Stats on Navios Maritime Holdings

Analyst EPS Estimate

($0.12)

Year-Ago EPS

$0.04

Revenue Estimate

$124.53 million

Change From Year-Ago Revenue

(24%)

Earnings Beats in Past 4 Quarters

1

Source: Yahoo! Finance.

How will Navios Maritime Holdings fare this quarter?
In recent months, analysts have had mixed views on the prospects for Navios Maritime Holdings, widening its third-quarter loss estimates by $0.01 per share, but boosting its full-year 2014 projections by $0.13 per share. The stock has risen from its lows, jumping 20% since mid-August.

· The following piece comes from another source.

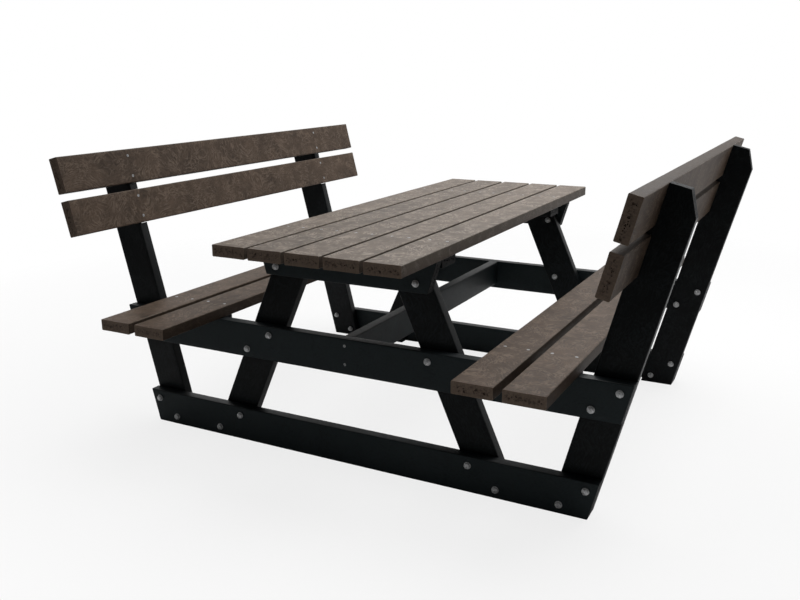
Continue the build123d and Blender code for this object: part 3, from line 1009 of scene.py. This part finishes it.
class TABLE_OT_back_posts(bpy.types.Operator):
    """Make the notched posts that carry the backrests"""

    bl_idname = "picnic.back_posts"
    bl_label = "Back posts"

    def execute(self, context):
        shop = Workshop(context.scene)
        cuts = shop.cuts
        lean = cuts.post_lean
        width = shop.board.width
        for end, _ in ENDS:
            for name, side in SIDES:
                node = f"{end}_{name}_back_post"
                low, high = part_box(node)
                y = (low.y + high.y) / 2
                foot = Vector((side * min(abs(low.x), abs(high.x)), y, 0))
                along = Vector((side * sin(lean), 0, cos(lean)))
                across = Vector((side * cos(lean), 0, -sin(lean)))
                board_low, board_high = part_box(f"{name}_back_upper_board")
                depth = ((board_low + board_high) / 2 - foot).dot(across) + shop.board.thickness / 2
                length = (high.z + depth * sin(lean)) / cos(lean)
                middle = foot + along * (length / 2) + across * (width / 2)
                top = foot + along * length
                shoulder = foot + along * (length - cuts.post_chamfer) + across * width
                chamfer_run = width - depth - cuts.post_top_width
                chamfer_facing = (across * cuts.post_chamfer + along * chamfer_run).normalized()
                saws = [(foot, -Z), (top, along), (shoulder, chamfer_facing)]
                turn = Matrix((across, along, across.cross(along))).transposed().to_4x4()
                to_board = (Matrix.Translation(middle) @ turn).inverted()
                notches = [
                    notch_cutter(shop, f"{name}_back_{row}_board", foot, along, across, to_board)
                    for row in ("lower", "upper")
                ]
                shop.make_board(
                    node, middle, along, across, length, width, BLACK_FRAME,
                    saws=saws, bolted=True, spare=RAKED_SPARE, notches=notches, shade=UPRIGHT_PAINTED_SHADE,
                )
        return {"FINISHED"}


class TABLE_OT_supports(bpy.types.Operator):
    """Make the centre beam, the seat cleats and the tabletop battens"""

    bl_idname = "picnic.supports"
    bl_label = "Beam, cleats and battens"

    def execute(self, context):
        shop = Workshop(context.scene)
        straight_piece(shop, "centre_beam", Y, Z, BLACK_FRAME)
        for end, _ in ENDS:
            straight_piece(shop, f"{end}_top_batten", X, Y, BLACK_FRAME)
            for side, _ in SIDES:
                straight_piece(shop, f"{end}_{side}_seat_cleat", X, Z, BLACK_FRAME)
        return {"FINISHED"}


# ---- fasteners ----
def hexagon_block(flats, height, bottom_too):
    """A hexagon block standing on Z = 0 with its corners rounded off at the top, or at both ends."""
    bm = bmesh.new()
    bmesh.ops.create_circle(bm, cap_ends=True, radius=flats / 2 / cos(pi / 6), segments=6)
    bmesh.ops.subdivide_edges(bm, edges=bm.edges[:], cuts=3)
    raised = bmesh.ops.extrude_face_region(bm, geom=bm.faces[:])["geom"]
    top = [g for g in raised if isinstance(g, bmesh.types.BMVert)]
    bmesh.ops.translate(bm, vec=(0, 0, height), verts=top)
    corner = 0.10 * height
    crown = 0.48 * flats
    slice_through(bm, Z, [corner, height - corner] if bottom_too else [height - corner])
    for vert in bm.verts:
        trimmed = vert.co.z > height - 1e-6 or (bottom_too and vert.co.z < 1e-6)
        radius = vert.co.xy.length
        if trimmed and radius > crown:
            vert.co.xy *= crown / radius
    bmesh.ops.recalc_face_normals(bm, faces=bm.faces)
    return bm


def hexagon_bolt(fasteners, reach):
    """A hexagon-head bolt, its head on Z = 0, threaded at the tail."""
    bm = hexagon_block(fasteners.head_flats, fasteners.head_height, False)
    radius = fasteners.bolt_diameter / 2
    root = radius - 0.6 * fasteners.thread_pitch
    overlap = 0.0005
    lead_in = 0.0008
    thread_top = -reach + fasteners.thread_length
    profile = [(0, overlap), (radius, overlap), (radius, thread_top)]
    ridge = thread_top - 0.001
    while ridge > -reach + 0.002:
        profile.append((root, ridge))
        profile.append((radius, ridge - fasteners.thread_pitch / 2))
        ridge -= fasteners.thread_pitch
    profile += [(root, -reach + lead_in), (root - lead_in, -reach), (0, -reach)]
    shank = turned(profile, 16)
    mesh = bpy.data.meshes.new("shank")
    shank.to_mesh(mesh)
    shank.free()
    bm.from_mesh(mesh)
    bpy.data.meshes.remove(mesh)
    return bm


def hexagon_nut(fasteners, height):
    """A hexagon nut standing on Z = 0 with its hole right through."""
    bm = hexagon_block(fasteners.head_flats, height, True)
    hole = fasteners.bolt_diameter / 2
    lead_in = 0.6 * fasteners.thread_pitch
    rims = []
    for facing in (Z, -Z):
        bm.normal_update()
        caps = [f for f in bm.faces if f.normal.dot(facing) > 0.99]
        cap = max(caps, key=lambda f: (len(f.verts), f.calc_center_median().dot(facing)))
        for radius, depth in ((hole + lead_in, 0.0), (hole, -lead_in)):
            inset(bm, [cap], 0.0002, depth)
            for vert in cap.verts:
                vert.co.xy *= radius / vert.co.xy.length
        rims += list(cap.edges)
        bmesh.ops.delete(bm, geom=[cap], context="FACES_ONLY")
    bmesh.ops.bridge_loops(bm, edges=rims)
    bmesh.ops.recalc_face_normals(bm, faces=bm.faces)
    return bm


def round_washer(outer, inner, thickness):
    """A flat washer with its edges just broken, lying on Z = 0."""
    soft = 0.2 * thickness
    profile = [
        (inner, soft),
        (inner + soft, 0),
        (outer - soft, 0),
        (outer, soft),
        (outer, thickness - soft),
        (outer - soft, thickness),
        (inner + soft, thickness),
        (inner, thickness - soft),
    ]
    return turned(profile, 28, closed=True)


def board_screw(fasteners, length):
    """A countersunk screw with a six-lobed drive, the face of its head on Z = 0."""
    shank = fasteners.screw_diameter / 2
    head = fasteners.screw_head / 2
    drive = 0.30 * head
    rim = 0.0004
    point = 0.006
    profile = [
        (0, 0),
        (drive, 0),
        (0.62 * head, 0),
        (head - rim, 0),
        (head, -rim),
        (shank, -fasteners.screw_head_height),
        (shank, -length + point),
        (0, -length),
    ]
    bm = turned(profile, 24)
    flat = [f for f in bm.faces if f.calc_center_median().z > -1e-6]
    middle = [f for f in flat if f.calc_center_median().xy.length < drive]
    for vert in {v for f in middle for v in f.verts}:
        if vert.co.xy.length > drive / 3:
            turn = atan2(vert.co.y, vert.co.x)
            vert.co.xy *= 1.0 + 0.16 * cos(6 * turn)
    bmesh.ops.inset_region(
        bm, faces=middle, thickness=0.0001, depth=-fasteners.screw_drive_depth, use_boundary=True
    )
    return bm


def fastener_places(node, outward, rise, turn, luck):
    """A place for each solid of a node: `rise` out from its inner face, turned by chance."""
    places = []
    for points in solids_of(node):
        inner, _ = extent(points, outward)
        spot = middle_of(points)
        spot.y = (inner + rise) * outward.y
        places.append(standing(spot, outward, luck.uniform(0, turn)))
    return places


class TABLE_OT_frame_fasteners(bpy.types.Operator):
    """Make the bolts, washers and nuts that hold the frames together"""

    bl_idname = "picnic.frame_fasteners"
    bl_label = "Bolts, washers and nuts"

    def execute(self, context):
        shop = Workshop(context.scene)
        fasteners = shop.fasteners
        luck = random.Random(5)
        zinc = [shop.materials["zinc_plate"]]
        for end, sign in ENDS:
            outward = Y * sign
            bolts, washers, nuts = (f"{end}_frame_{kind}" for kind in ("bolts", "washers", "nuts"))
            tail, head = extent(solids_of(bolts)[-1], outward)
            shank = head - fasteners.head_height - tail
            bm = hexagon_bolt(fasteners, shank)
            bm = stamp(bm, fastener_places(bolts, outward, shank, pi / 3, luck))
            add_piece(bm, f"zinc_{bolts}", zinc, [bolts])
            washer = solids_of(washers)[-1]
            left, right = extent(washer, X)
            inner, outer = extent(washer, outward)
            bm = round_washer((right - left) / 2, fasteners.bolt_hole / 2, outer - inner)
            bm = stamp(bm, fastener_places(washers, outward, 0.0, pi, luck))
            add_piece(bm, f"zinc_{washers}", zinc, [washers])
            inner, outer = extent(solids_of(nuts)[-1], outward)
            bm = hexagon_nut(fasteners, outer - inner)
            bm = stamp(bm, fastener_places(nuts, outward, 0.0, pi / 3, luck))
            add_piece(bm, f"zinc_{nuts}", zinc, [nuts])
        return {"FINISHED"}


class TABLE_OT_screws(bpy.types.Operator):
    """Make the countersunk screws that hold the boards down"""

    bl_idname = "picnic.screws"
    bl_label = "Board screws"

    def execute(self, context):
        shop = Workshop(context.scene)
        luck = random.Random(9)
        steel = [shop.materials["screw_steel"]]
        for node, heads in screw_heads(shop.cuts.post_lean).items():
            sink = shop.fasteners.screw_sink
            places = [
                standing(point - facing * sink, facing, luck.uniform(0, pi)) for point, facing, _ in heads
            ]
            bm = stamp(board_screw(shop.fasteners, heads[0][2] - sink), places)
            add_piece(bm, f"steel_{node}", steel, [node])
        return {"FINISHED"}


# ---- stage ----
def floor_material(stage):
    """Pale matte floor that fades away before its rim."""
    material, tree, shader = new_material("pale_floor", 0.1)
    place = put(tree, "ShaderNodeTexCoord").outputs["Object"]
    shift = {"Vector": place, "Location": (0.0, -stage.floor_behind, 0.0)}
    centred = put(tree, "ShaderNodeMapping", shift).outputs[0]
    distance = put(tree, "ShaderNodeVectorMath", {0: centred}, operation="LENGTH").outputs["Value"]
    fine = spread(tree, cloud(tree, place, 3.0, 2.0).outputs["Fac"], 0.2, 0.8, 0.985, 1.0)
    colour = put(tree, "ShaderNodeVectorMath", {0: tuple(stage.floor), "Scale": fine}, operation="SCALE")
    tree.links.new(colour.outputs[0], shader.inputs["Base Color"])
    shader.inputs["Roughness"].default_value = 0.9
    fade = spread(tree, distance, 0.5 * stage.floor_radius, stage.floor_radius, 1.0, 0.0)
    seen = put(tree, "ShaderNodeLightPath").outputs["Is Camera Ray"]
    veil = sums(tree, "MULTIPLY_ADD", seen, -stage.floor_veil, 1.0)
    tree.links.new(sums(tree, "MULTIPLY", fade, veil), shader.inputs["Alpha"])
    return material


def add_lamp(name, place, target, size, power):
    """A square soft lamp that looks at a point."""
    lamp = bpy.data.lights.new(name, "AREA")
    lamp.shape = "SQUARE"
    lamp.size = size
    lamp.energy = power
    made = bpy.data.objects.new(name, lamp)
    made.location = place
    aim = Vector(target) - Vector(place)
    made.rotation_euler = aim.to_track_quat("-Z", "Y").to_euler()
    bpy.context.scene.collection.objects.link(made)


class TABLE_OT_stage(bpy.types.Operator):
    """Set up the pale floor, the soft lamps and the camera"""

    bl_idname = "picnic.stage"
    bl_label = "Studio stage"

    def execute(self, context):
        scene = context.scene
        stage = scene.table_stage
        bm = bmesh.new()
        radius = stage.floor_radius + stage.floor_behind
        bmesh.ops.create_circle(bm, cap_ends=True, radius=radius, segments=96)
        mesh = bpy.data.meshes.new("studio_floor")
        bm.to_mesh(mesh)
        bm.free()
        mesh.materials.append(floor_material(stage))
        floor = bpy.data.objects.new("studio_floor", mesh)
        scene.collection.objects.link(floor)
        add_lamp("overhead_lamp", OVERHEAD_PLACE, (0, 0, 0.4), OVERHEAD_SIZE, stage.overhead)
        add_lamp("side_lamp", SIDE_PLACE, (0, 0, 0.5), SIDE_SIZE, stage.side)
        world = bpy.data.worlds.new("studio_light")
        world.use_nodes = True
        tree = world.node_tree
        tree.nodes.clear()
        seen = put(tree, "ShaderNodeBackground", {"Color": (1, 1, 1, 1), "Strength": 1.0})
        heading = put(tree, "ShaderNodeTexCoord").outputs["Generated"]
        behind = put(tree, "ShaderNodeVectorMath", {0: heading, 1: BACKDROP_HEADING}, operation="DOT_PRODUCT")
        glow = spread(tree, behind.outputs["Value"], -0.1, 0.9, stage.sky, stage.backdrop)
        light = put(tree, "ShaderNodeBackground", {"Color": (1, 1, 1, 1), "Strength": glow})
        rays = put(tree, "ShaderNodeLightPath")
        shares = {0: rays.outputs["Is Camera Ray"], 1: light.outputs[0], 2: seen.outputs[0]}
        both = put(tree, "ShaderNodeMixShader", shares)
        put(tree, "ShaderNodeOutputWorld", {"Surface": both.outputs[0]})
        scene.world = world
        scene.view_settings.view_transform = "Standard"
        camera = bpy.data.objects.new("camera", bpy.data.cameras.new("camera"))
        camera.data.sensor_width = 36.0
        camera.data.lens = stage.lens
        camera.data.clip_end = 100.0
        turn = Matrix.Rotation(stage.camera_turn, 4, "Z")
        tilt = Matrix.Rotation(pi / 2 - stage.camera_tilt, 4, "X")
        roll = Matrix.Rotation(stage.camera_roll, 4, "Z")
        camera.matrix_world = Matrix.Translation(stage.camera_place) @ turn @ tilt @ roll
        scene.collection.objects.link(camera)
        scene.camera = camera
        return {"FINISHED"}


OPERATORS = (
    TABLE_OT_tabletop,
    TABLE_OT_seats,
    TABLE_OT_backrests,
    TABLE_OT_rails,
    TABLE_OT_legs,
    TABLE_OT_back_posts,
    TABLE_OT_supports,
    TABLE_OT_frame_fasteners,
    TABLE_OT_screws,
    TABLE_OT_stage,
)
SETTINGS = {
    "table_boards": BoardSettings,
    "table_frames": FrameSettings,
    "table_fasteners": FastenerSettings,
    "table_finish": FinishSettings,
    "table_stage": StageSettings,
}


class TABLE_PT_sidebar(bpy.types.Panel):
    """The table's pieces and settings in the sidebar"""

    bl_idname = "TABLE_PT_sidebar"
    bl_label = "Picnic table"
    bl_space_type = "VIEW_3D"
    bl_region_type = "UI"
    bl_category = "Picnic table"

    def draw(self, context):
        for operator in OPERATORS:
            self.layout.operator(operator.bl_idname)
        for name, settings in SETTINGS.items():
            box = self.layout.box()
            box.label(text=settings.__doc__)
            for key in settings.__annotations__:
                box.prop(getattr(context.scene, name), key)


def register():
    for settings in SETTINGS.values():
        bpy.utils.register_class(settings)
    for name, settings in SETTINGS.items():
        setattr(bpy.types.Scene, name, PointerProperty(type=settings))
    for operator in OPERATORS:
        bpy.utils.register_class(operator)
    bpy.utils.register_class(TABLE_PT_sidebar)


def unregister():
    bpy.utils.unregister_class(TABLE_PT_sidebar)
    for operator in reversed(OPERATORS):
        bpy.utils.unregister_class(operator)
    for name in SETTINGS:
        delattr(bpy.types.Scene, name)
    for settings in reversed(list(SETTINGS.values())):
        bpy.utils.unregister_class(settings)


def main():
    """Build the whole table and its stage."""
    register()
    bpy.ops.picnic.tabletop()
    bpy.ops.picnic.seats()
    bpy.ops.picnic.backrests()
    bpy.ops.picnic.rails()
    bpy.ops.picnic.legs()
    bpy.ops.picnic.back_posts()
    bpy.ops.picnic.supports()
    bpy.ops.picnic.frame_fasteners()
    bpy.ops.picnic.screws()
    bpy.ops.picnic.stage()


if __name__ == "__main__":
    main()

We've already gotten a good sense of how Navios Maritime Holdings' earnings might look because Navios Maritime Partners reported at the end of October. Revenue fell 16%, contributing to a more than 40% drop in net income from the year-ago quarter. But those results were in line with what investors had expected to see, and the company's commitment to sustaining its dividend, which produces a yield of nearly 12%, gave shareholders confidence that things are looking up for the industry. That sentiment matches well with what DryShips CEO George Economou said in that company's quarterly report, pointing to "a sustainable recovery in 2014 and beyond.

But not everyone in the industry is convinced that improvement is a sure thing. Diana Shipping's president said in that company's report that although rising import demand from China for raw materials like iron ore could help the industry recover, much of the demand is likely to come from Australia, which involves much shorter trips than drawing those resources from Brazil and other destinations across the Pacific.

The key to understanding Navios Maritime Holdings is that it stands to benefit from both of its affiliates' successes. With substantial stakes in those entities, Navios Maritime Holdings can collect dividend payouts and management agreement fees from its affiliates, helping to support the 3% yield it pays its own shareholders. As it collects more money from Navios Maritime Partners and Navios Maritime Acquisition, those dividends could rise.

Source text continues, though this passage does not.